I’m fascinated by the tension the subjects must have felt between the short-term newsy stories that pop up over the course of the film, and what they were doing with you, participating in footage that might take years to see the light of day.
It’s a really hard thing to stay committed to. Not just in terms of convincing people whose lives you’re filming over a span of four years, but even on a financial level. There is no financial incentive to draw the documentary process out beyond a year. Nobody is really apt to throw money at you to do that. So the burden of doing that just falls on the filmmaker. Yet I was dead set that if we did something with this kind of access that it needed to be deeply intimate. That it absolutely needed to feel authentic and true to their experience. And that it needed to allow for consideration that these guys were making a credible case for what they were claiming. I think that that’s the duty of long-form documentary filmmaking. Time spent somehow indirectly helps translate into making a rhetorical point that would be much more difficult had you just sort of air-dropped in, got a really punchy interview, and shot some verite coverage.
Considering your longitudinal, day-to-day commitment, how did you come to close the circle on the larger narrative, to arrive at this shape and put the film out into the world?

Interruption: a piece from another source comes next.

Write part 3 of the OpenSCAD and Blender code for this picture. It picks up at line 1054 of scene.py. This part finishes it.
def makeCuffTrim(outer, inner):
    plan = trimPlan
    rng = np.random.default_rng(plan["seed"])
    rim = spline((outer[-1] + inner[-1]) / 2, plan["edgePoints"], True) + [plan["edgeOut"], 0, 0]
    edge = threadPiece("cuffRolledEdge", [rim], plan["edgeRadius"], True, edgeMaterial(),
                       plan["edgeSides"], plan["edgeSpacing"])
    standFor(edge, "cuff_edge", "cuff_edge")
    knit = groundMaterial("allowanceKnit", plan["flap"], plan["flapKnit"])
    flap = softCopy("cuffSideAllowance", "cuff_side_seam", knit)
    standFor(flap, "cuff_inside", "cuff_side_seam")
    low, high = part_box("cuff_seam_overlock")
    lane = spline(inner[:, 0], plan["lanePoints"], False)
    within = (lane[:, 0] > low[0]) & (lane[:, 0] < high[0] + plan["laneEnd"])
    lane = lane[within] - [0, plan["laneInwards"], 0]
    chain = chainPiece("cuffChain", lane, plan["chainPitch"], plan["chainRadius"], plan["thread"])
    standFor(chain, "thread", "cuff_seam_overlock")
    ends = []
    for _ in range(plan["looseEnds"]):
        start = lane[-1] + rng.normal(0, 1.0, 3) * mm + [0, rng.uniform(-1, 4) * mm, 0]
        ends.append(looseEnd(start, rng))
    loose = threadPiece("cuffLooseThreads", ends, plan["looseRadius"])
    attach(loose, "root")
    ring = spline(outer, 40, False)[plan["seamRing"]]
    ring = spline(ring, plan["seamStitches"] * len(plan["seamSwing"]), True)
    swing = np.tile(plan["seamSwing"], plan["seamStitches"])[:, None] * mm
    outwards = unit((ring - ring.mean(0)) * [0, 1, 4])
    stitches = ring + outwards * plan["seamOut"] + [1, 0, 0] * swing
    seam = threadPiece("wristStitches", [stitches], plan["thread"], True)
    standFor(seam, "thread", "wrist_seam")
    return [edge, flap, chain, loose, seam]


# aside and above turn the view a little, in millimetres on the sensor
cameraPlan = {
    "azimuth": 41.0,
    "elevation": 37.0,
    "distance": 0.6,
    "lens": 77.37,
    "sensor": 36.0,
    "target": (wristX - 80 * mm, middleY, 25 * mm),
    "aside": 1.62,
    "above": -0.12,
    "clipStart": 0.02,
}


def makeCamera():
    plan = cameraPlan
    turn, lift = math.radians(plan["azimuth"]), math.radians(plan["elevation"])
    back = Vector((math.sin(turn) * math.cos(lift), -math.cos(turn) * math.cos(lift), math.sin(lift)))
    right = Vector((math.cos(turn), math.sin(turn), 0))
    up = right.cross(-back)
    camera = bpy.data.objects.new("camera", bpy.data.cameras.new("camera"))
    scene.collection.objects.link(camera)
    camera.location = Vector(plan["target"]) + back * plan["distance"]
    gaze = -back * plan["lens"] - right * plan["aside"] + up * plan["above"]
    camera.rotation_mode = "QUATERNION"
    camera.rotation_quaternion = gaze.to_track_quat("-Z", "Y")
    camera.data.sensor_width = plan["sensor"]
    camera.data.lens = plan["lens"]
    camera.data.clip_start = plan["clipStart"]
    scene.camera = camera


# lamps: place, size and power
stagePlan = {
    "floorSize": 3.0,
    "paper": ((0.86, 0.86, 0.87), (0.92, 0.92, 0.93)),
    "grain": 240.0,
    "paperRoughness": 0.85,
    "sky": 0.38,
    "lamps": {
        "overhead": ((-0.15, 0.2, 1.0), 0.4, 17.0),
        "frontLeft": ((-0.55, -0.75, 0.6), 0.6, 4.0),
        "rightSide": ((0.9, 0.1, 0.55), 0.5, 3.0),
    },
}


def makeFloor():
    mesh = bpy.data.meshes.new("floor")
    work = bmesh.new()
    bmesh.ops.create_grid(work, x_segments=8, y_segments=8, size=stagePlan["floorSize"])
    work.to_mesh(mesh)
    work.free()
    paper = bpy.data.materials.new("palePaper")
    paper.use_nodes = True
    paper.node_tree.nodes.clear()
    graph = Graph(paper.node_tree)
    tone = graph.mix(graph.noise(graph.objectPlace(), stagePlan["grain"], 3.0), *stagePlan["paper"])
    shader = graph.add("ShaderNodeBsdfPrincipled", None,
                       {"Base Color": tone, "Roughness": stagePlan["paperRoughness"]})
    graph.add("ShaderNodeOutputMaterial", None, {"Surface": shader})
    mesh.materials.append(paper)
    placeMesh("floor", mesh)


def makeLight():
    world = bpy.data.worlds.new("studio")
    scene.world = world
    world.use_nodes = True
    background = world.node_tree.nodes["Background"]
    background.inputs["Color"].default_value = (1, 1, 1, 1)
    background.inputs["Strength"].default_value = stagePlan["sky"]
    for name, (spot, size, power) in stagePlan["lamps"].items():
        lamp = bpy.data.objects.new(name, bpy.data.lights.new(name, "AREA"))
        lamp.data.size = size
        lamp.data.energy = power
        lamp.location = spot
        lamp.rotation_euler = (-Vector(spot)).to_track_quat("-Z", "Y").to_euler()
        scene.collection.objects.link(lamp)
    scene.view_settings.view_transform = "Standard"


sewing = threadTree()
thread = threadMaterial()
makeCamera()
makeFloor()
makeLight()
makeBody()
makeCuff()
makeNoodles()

Since we have been under this very distracting cloud of daily dystopian news coming from the White House, our attention has really been shifted much more so than in the years past, and a lot of these kinds of stories are just not getting nearly as much attention. They just don’t have the sustaining power of a Trump tweet story. It’s overwhelming and scary. As things were unfolding in 2016 and it was clear that the city was going to be pushing fiercely to have the class action dismissed, I just felt like it was really important that we try our best to insert the conversation that unfolds in this film into a citywide and ideally, national conversation around police reform. Since 2018 was always going to be the start of a new mayoral term and with that would be the reappointment of a commissioner or the placement of a new police commissioner, I didn’t want to just rubber-stamp the mayor to continue business as usual. And the nature of the class action lawsuit is that it could easily take 5-7 years to see a resolution. Thus this lack of resolution was going to have to be the conclusion to a piece we would make.
It’s quite powerful, dramatically and emotionally speaking, to know that the officers’ lives and livelihoods put out on the line in the film are still out on the line. You’re not revisiting a case that’s been won; you’re seeing one that’s still being fought. It puts the audience in a more activated state, and that’s crucial I think. How do you think the release of the film is going to change your relationships with your subjects, since they’ve existed on such a private scale for so long?

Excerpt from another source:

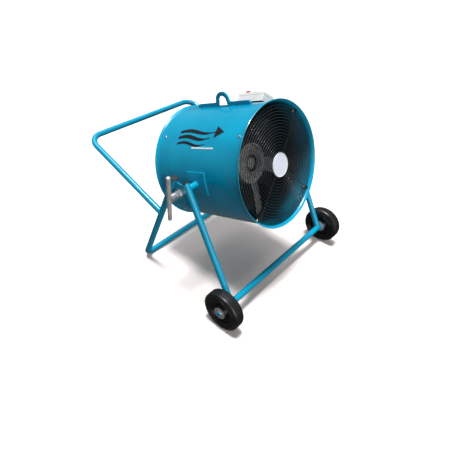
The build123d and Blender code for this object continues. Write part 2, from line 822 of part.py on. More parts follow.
def make_impeller_cover():
    """Front clamp plate of the hub, with radial ribs between raised rings."""
    with BuildPart() as impeller_cover:
        with BuildSketch(cross_plane(HUB_FRONT_S - 5)):
            Circle(HUB_R)
            Circle(HUB_BORE_R, mode=Mode.SUBTRACT)
        extrude(amount=5)
        with BuildSketch(cross_plane(HUB_FRONT_S)):
            with PolarLocations((HUB_R + HUB_BORE_R) / 2, 36):
                Rectangle(HUB_R - HUB_BORE_R - 2, 2.4)
            for radius in (HUB_BORE_R + 3, 70, HUB_R):
                with BuildSketch(mode=Mode.PRIVATE) as rib:
                    Circle(radius)
                    Circle(radius - 3, mode=Mode.SUBTRACT)
                add(rib.sketch)
        extrude(amount=3)
        with BuildSketch(cross_plane(HUB_FRONT_S)):
            with PolarLocations(HUB_BOLT_PITCH_R, 12, start_angle=BLADE_FIRST_ANGLE):
                Circle(8)
        extrude(amount=4)
    save(impeller_cover, "impeller_cover")


def make_impeller_bolts():
    with BuildPart() as impeller_bolts:
        with BuildSketch(cross_plane(HUB_FRONT_S + 4)):
            with PolarLocations(HUB_BOLT_PITCH_R, 12, start_angle=BLADE_FIRST_ANGLE):
                RegularPolygon(5, 6, major_radius=False)
        extrude(amount=4)
    save(impeller_bolts, "impeller_bolts")


def blade_plane(angle, radius):
    """Plane of one blade section: local x lies along the chord, towards the deep edge."""
    share = (radius - HUB_R) / (BLADE_TIP_R - HUB_R)
    lead = 6 * (1 - share)
    pitch = 31 - 5 * share
    mid_s = (HUB_FRONT_S + HUB_REAR_S) / 2 + 1
    return radial_plane(mid_s, angle + lead, radius).rotated((0, 0, 90 + pitch))


def make_impeller_blades():
    """Twisted blades whose roots sit on the hub rim and whose tips follow the bore."""
    stations = [88, 130, 180, 235, BLADE_TIP_R + 4]
    with BuildPart() as impeller_blades:
        for index in range(BLADE_COUNT):
            angle = BLADE_FIRST_ANGLE + index * 360 / BLADE_COUNT
            for radius in stations:
                chord = 96 + 0.09 * (radius - HUB_R)
                with BuildSketch(blade_plane(angle, radius)):
                    with BuildLine():
                        upper = ThreePointArc((-chord / 2, 0), (0, BLADE_T * 1.6), (chord / 2, 0))
                        ThreePointArc(upper @ 1, (0, BLADE_T * 0.6), upper @ 0)
                    make_face()
            loft()
        with BuildSketch(cross_plane(-DRUM_L)):
            Circle(HUB_R)
        extrude(amount=DRUM_L, mode=Mode.SUBTRACT)
        with BuildSketch(cross_plane(-DRUM_L)):
            Circle(BLADE_TIP_R)
        extrude(amount=DRUM_L, mode=Mode.INTERSECT)
    save(impeller_blades, "impeller_blades")


def make_motor_shaft():
    with BuildPart() as motor_shaft:
        with BuildSketch(cross_plane(MOTOR_REAR_S - BEARING_L + 2)):
            Circle(SHAFT_R)
        extrude(amount=HUB_FRONT_S - 1 - MOTOR_REAR_S + BEARING_L - 2)
    save(motor_shaft, "motor_shaft")


def make_shaft_end_bolt():
    with BuildPart() as shaft_end_bolt:
        with BuildSketch(cross_plane(HUB_FRONT_S - 1)):
            Circle(23)
        extrude(amount=4)
        with BuildSketch(cross_plane(HUB_FRONT_S + 3)):
            RegularPolygon(9.5, 6, major_radius=False)
        extrude(amount=9)
    save(shaft_end_bolt, "shaft_end_bolt")


# ---------------------------------------------------------------- control box


def box_plane(height, along=0, round_it=0):
    """Plane over the control box's seat: local x is s, local y runs round the drum."""
    seat = radial_plane(BOX_S, BOX_ANGLE, BOX_SEAT_R + height)
    return Plane(
        origin=seat.origin + seat.x_dir * along + seat.y_dir * round_it,
        x_dir=seat.x_dir,
        z_dir=seat.z_dir,
    )


def make_box_saddle():
    """Open frame between the barrel and the control box."""
    with BuildPart() as box_saddle:
        with BuildSketch(box_plane(0)):
            Rectangle(BOX_L + 4, BOX_W - 4)
            Rectangle(BOX_L - 16, BOX_W - 24, mode=Mode.SUBTRACT)
        extrude(amount=-30)
        with BuildSketch(cross_plane(-DRUM_L)):
            Circle(BARREL_R)
        extrude(amount=DRUM_L, mode=Mode.SUBTRACT)
    save(box_saddle, "box_saddle")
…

I think these guys simultaneously know that what they are doing is significant to some of the most urgent issues that we are facing right now as a nation, while they also maybe underestimate the great power of what they’ve done individually and as a group. They’ve largely lived and made these efforts in a kind of vacuum at times. They have a lot of support, but as I said before, the fact is that police reform will be hot for some weeks and months, and then the nature of the news cycle is quite cruel, and quickly moves on. I hope this will allow people to really see the continuum of all their efforts, and the calculated risks they’ve taken in order to expose what is really an urgent and pressing issue.
You’re obviously deeply and uniquely knowledgeable about this issue, but you’ve also made sure not to make an issue-oriented film. Despite all that you’ve witnessed firsthand and are now presenting to the world, the film comes across much more like finely-wrought, exactingly detailed group portraiture than some kind of expose. I would imagine that’s both the yield of your artistic intentions and of the depth of what you were able to encounter over so many years with everyone.

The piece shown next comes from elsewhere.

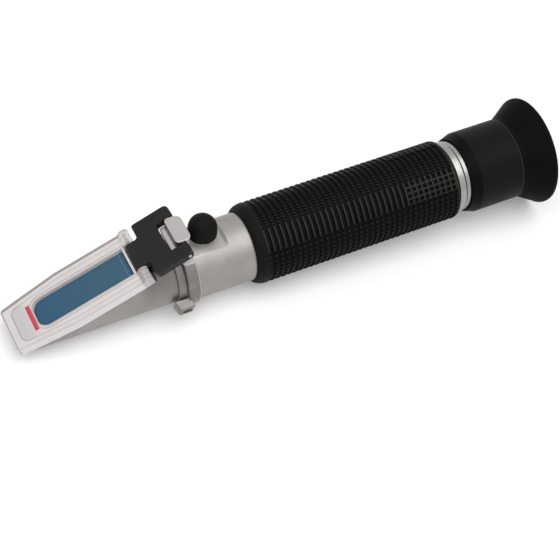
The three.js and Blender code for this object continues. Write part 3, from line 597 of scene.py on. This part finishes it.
# %% Sleeve and cup
SLEEVE_X, CHAMFER_X, MOUTH_X, WEB_X, WEB_END, SLEEVE_END = 110.1, 113.8, 114.0, 127.3, 129.1, 131.2
WEB_BORE, SLEEVE_BORE, MOUTH_R, LIP_R, SLEEVE_R = 9.9, 12.3, 13.2, 13.6, 14.85
sleeve = softened([(SLEEVE_X, MOUTH_R), (SLEEVE_X, LIP_R), (CHAMFER_X, SLEEVE_R), (SLEEVE_END, SLEEVE_R),
                   (SLEEVE_END, SLEEVE_BORE), (WEB_END, SLEEVE_BORE), (WEB_END, WEB_BORE),
                   (WEB_X, WEB_BORE), (WEB_X, SLEEVE_BORE), (MOUTH_X, SLEEVE_BORE), (MOUTH_X, MOUTH_R)],
                  [0, 0.15, 0.6, 0.4, 0, 0, 0.3, 0.3, 0, 0, 0])
piece("sleeve_plastic", [turned(sleeve, columns=160)], "focus_ring", moulded.material,
      ["focus_sleeve"])
CUP_X, FLARE_X, RIM_X, THROAT_X, CONE_X = 131.25, 132.5, 141.0, 131.4, 132.9
CUP_BORE, CONE_BORE, PLUG_R, CUP_R, RIM_BORE, RIM_R = 10.5, 11.25, 12.0, 14.6, 18.3, 19.8
cup = softened([(WEB_END, CUP_BORE), (WEB_END, PLUG_R), (CUP_X, PLUG_R), (CUP_X, CUP_R), (FLARE_X, CUP_R),
                (RIM_X, RIM_R), (CUP_END, RIM_R), (CUP_END, RIM_BORE), (CONE_X, CONE_BORE),
                (THROAT_X, CUP_BORE)],
               [0, 0.3, 0, 0.3, 2.4, 0.8, 0.5, 0.5, 2.0, 1.0])
piece("cup_rubber", [turned(cup, columns=160)], "focus_ring", soft.material, ["eyecup"])

# %% [markdown]
# ## What the open cup shows
# Looking in from behind one sees the tube that slides in the seat, a black keeper ring and the eye
# lens. A lens is two shallow domes, so its profile is drawn from the axis out and back.

# %% Eye tube, keeper and eye lens
EYE_TUBE_X, STOP_X, STOP_END, EYE_TUBE_END = 99.9, 124.0, 127.0, 128.4
EYE_BORE, EYE_TUBE_R, STOP_R = 8.0, 9.3, 12.0
tube = softened([(EYE_TUBE_X, EYE_BORE), (EYE_TUBE_X, EYE_TUBE_R), (STOP_X, EYE_TUBE_R), (STOP_X, STOP_R),
                 (STOP_END, STOP_R), (STOP_END, EYE_TUBE_R), (EYE_TUBE_END, EYE_TUBE_R),
                 (EYE_TUBE_END, EYE_BORE)],
                [0, 0.2, 0, 0.2, 0.2, 0, 0.3, 0.2])
piece("eye_tube_metal", [turned(tube)], "eyepiece", blackened.material, ["eye_tube"])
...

This is not just an investigative piece like any other you would see on Frontline or whatever. There are filmmakers who go out and acquire material by being active agitators. Whereas this is all about passive participation and observation. Just sticking around long enough. So that a two-hour car ride unfolds into some pretty heavy shit being said. I think in a lot of ways the place that journalism and documentary filmmaking should part is in that place where, as investigative journalists, you can go out and produce a proof of concept very easily. You ask the right loaded questions. But in long-form documentary, if you just stick around long enough, you’re going to get a more authentic rendition of that same thing. I don’t consider myself a journalist per se, but rather somebody working in that space. I don’t want this to seem like the culmination of “well here’s a piece about quotas,” and we went out and made that piece. This was something a lot weirder. A lot more unwieldy in a sense.
You’re getting something authentic from them, but also you can’t be in a car for that long with somebody, or spend that many days with them, without being authentic yourself. I would seem to work both ways.
That’s always the gift when you’re spending time with people eager to have you understand things the way they’ve lived it. And so it’s good to go in being the open, uninformed person that you are, despite having spent a number of years already working in the space. I think that the human element was something that [in those previous films] we still hadn’t really cracked. It was really nice to see their openness to participate in this, to see their conviction that this was the right thing to do. And by way of that, we got access to a very rich human story.